## start Available data

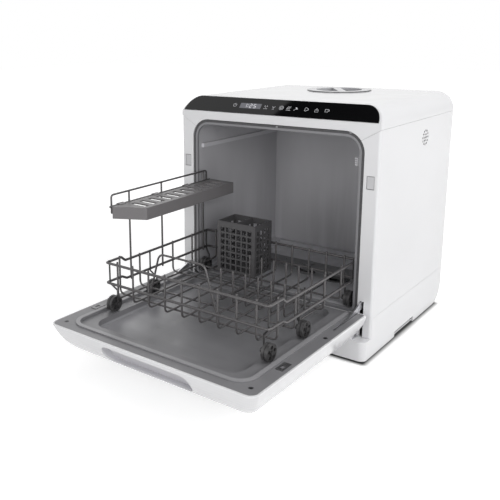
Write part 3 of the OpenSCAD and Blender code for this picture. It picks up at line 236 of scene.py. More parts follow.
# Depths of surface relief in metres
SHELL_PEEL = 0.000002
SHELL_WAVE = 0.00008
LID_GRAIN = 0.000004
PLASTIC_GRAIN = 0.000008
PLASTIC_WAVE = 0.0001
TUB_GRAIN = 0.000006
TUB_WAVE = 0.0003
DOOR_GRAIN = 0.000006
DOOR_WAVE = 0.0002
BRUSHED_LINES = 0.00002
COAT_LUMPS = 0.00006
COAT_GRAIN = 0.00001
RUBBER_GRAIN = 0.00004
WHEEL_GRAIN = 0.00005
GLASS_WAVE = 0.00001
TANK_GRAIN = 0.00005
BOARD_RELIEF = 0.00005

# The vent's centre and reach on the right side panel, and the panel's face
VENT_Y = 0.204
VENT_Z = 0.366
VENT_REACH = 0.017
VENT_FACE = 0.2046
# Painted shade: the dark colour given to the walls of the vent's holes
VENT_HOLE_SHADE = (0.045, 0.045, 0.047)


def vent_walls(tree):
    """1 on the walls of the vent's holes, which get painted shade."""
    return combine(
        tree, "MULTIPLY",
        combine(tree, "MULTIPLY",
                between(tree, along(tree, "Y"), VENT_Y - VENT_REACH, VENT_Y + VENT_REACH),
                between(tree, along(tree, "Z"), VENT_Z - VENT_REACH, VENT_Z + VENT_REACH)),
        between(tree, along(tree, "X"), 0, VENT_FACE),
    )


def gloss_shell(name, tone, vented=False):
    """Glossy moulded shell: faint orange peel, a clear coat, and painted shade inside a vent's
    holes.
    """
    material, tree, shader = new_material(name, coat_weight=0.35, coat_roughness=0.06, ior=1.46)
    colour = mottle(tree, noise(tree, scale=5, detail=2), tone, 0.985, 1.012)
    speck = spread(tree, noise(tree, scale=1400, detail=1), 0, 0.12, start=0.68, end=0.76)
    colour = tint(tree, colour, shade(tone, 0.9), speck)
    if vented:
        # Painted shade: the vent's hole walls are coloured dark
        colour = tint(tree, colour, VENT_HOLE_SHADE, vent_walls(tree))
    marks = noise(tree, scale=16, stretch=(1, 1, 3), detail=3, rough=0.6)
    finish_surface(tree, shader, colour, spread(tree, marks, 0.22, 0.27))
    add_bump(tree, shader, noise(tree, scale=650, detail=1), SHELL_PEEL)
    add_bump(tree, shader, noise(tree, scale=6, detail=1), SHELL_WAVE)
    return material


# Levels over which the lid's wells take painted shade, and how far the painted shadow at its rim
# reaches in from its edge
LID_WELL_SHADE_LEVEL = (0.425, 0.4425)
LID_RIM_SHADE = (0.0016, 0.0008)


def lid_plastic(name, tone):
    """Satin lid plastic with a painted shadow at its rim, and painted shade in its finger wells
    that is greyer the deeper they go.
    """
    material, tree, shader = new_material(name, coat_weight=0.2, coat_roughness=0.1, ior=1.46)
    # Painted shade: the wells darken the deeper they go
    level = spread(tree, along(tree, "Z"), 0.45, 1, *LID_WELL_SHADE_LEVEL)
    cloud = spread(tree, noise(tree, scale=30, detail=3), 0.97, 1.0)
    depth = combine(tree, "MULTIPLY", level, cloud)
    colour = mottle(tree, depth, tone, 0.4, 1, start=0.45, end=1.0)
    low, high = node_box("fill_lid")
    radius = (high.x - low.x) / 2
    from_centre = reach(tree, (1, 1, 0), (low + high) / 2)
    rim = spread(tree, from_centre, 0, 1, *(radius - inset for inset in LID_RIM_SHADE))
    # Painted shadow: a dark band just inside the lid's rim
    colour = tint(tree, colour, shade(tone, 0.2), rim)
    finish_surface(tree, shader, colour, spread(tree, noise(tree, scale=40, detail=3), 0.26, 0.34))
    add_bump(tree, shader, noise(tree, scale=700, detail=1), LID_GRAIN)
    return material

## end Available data

■ **Instructions to follow**
Print all the data exactly.

■ **Response to the exercise**
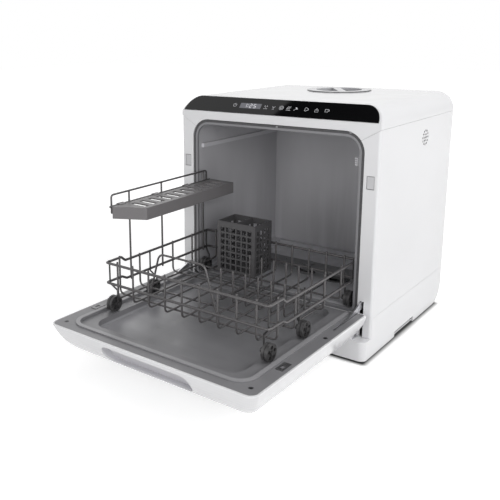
Write part 3 of the OpenSCAD and Blender code for this picture. It picks up at line 236 of scene.py. More parts follow.
# Depths of surface relief in metres
SHELL_PEEL = 0.000002
SHELL_WAVE = 0.00008
LID_GRAIN = 0.000004
PLASTIC_GRAIN = 0.000008
PLASTIC_WAVE = 0.0001
TUB_GRAIN = 0.000006
TUB_WAVE = 0.0003
DOOR_GRAIN = 0.000006
DOOR_WAVE = 0.0002
BRUSHED_LINES = 0.00002
COAT_LUMPS = 0.00006
COAT_GRAIN = 0.00001
RUBBER_GRAIN = 0.00004
WHEEL_GRAIN = 0.00005
GLASS_WAVE = 0.00001
TANK_GRAIN = 0.00005
BOARD_RELIEF = 0.00005

# The vent's centre and reach on the right side panel, and the panel's face
VENT_Y = 0.204
VENT_Z = 0.366
VENT_REACH = 0.017
VENT_FACE = 0.2046
# Painted shade: the dark colour given to the walls of the vent's holes
VENT_HOLE_SHADE = (0.045, 0.045, 0.047)


def vent_walls(tree):
    """1 on the walls of the vent's holes, which get painted shade."""
    return combine(
        tree, "MULTIPLY",
        combine(tree, "MULTIPLY",
                between(tree, along(tree, "Y"), VENT_Y - VENT_REACH, VENT_Y + VENT_REACH),
                between(tree, along(tree, "Z"), VENT_Z - VENT_REACH, VENT_Z + VENT_REACH)),
        between(tree, along(tree, "X"), 0, VENT_FACE),
    )


def gloss_shell(name, tone, vented=False):
    """Glossy moulded shell: faint orange peel, a clear coat, and painted shade inside a vent's
    holes.
    """
    material, tree, shader = new_material(name, coat_weight=0.35, coat_roughness=0.06, ior=1.46)
    colour = mottle(tree, noise(tree, scale=5, detail=2), tone, 0.985, 1.012)
    speck = spread(tree, noise(tree, scale=1400, detail=1), 0, 0.12, start=0.68, end=0.76)
    colour = tint(tree, colour, shade(tone, 0.9), speck)
    if vented:
        # Painted shade: the vent's hole walls are coloured dark
        colour = tint(tree, colour, VENT_HOLE_SHADE, vent_walls(tree))
    marks = noise(tree, scale=16, stretch=(1, 1, 3), detail=3, rough=0.6)
    finish_surface(tree, shader, colour, spread(tree, marks, 0.22, 0.27))
    add_bump(tree, shader, noise(tree, scale=650, detail=1), SHELL_PEEL)
    add_bump(tree, shader, noise(tree, scale=6, detail=1), SHELL_WAVE)
    return material


# Levels over which the lid's wells take painted shade, and how far the painted shadow at its rim
# reaches in from its edge
LID_WELL_SHADE_LEVEL = (0.425, 0.4425)
LID_RIM_SHADE = (0.0016, 0.0008)


def lid_plastic(name, tone):
    """Satin lid plastic with a painted shadow at its rim, and painted shade in its finger wells
    that is greyer the deeper they go.
    """
    material, tree, shader = new_material(name, coat_weight=0.2, coat_roughness=0.1, ior=1.46)
    # Painted shade: the wells darken the deeper they go
    level = spread(tree, along(tree, "Z"), 0.45, 1, *LID_WELL_SHADE_LEVEL)
    cloud = spread(tree, noise(tree, scale=30, detail=3), 0.97, 1.0)
    depth = combine(tree, "MULTIPLY", level, cloud)
    colour = mottle(tree, depth, tone, 0.4, 1, start=0.45, end=1.0)
    low, high = node_box("fill_lid")
    radius = (high.x - low.x) / 2
    from_centre = reach(tree, (1, 1, 0), (low + high) / 2)
    rim = spread(tree, from_centre, 0, 1, *(radius - inset for inset in LID_RIM_SHADE))
    # Painted shadow: a dark band just inside the lid's rim
    colour = tint(tree, colour, shade(tone, 0.2), rim)
    finish_surface(tree, shader, colour, spread(tree, noise(tree, scale=40, detail=3), 0.26, 0.34))
    add_bump(tree, shader, noise(tree, scale=700, detail=1), LID_GRAIN)
    return material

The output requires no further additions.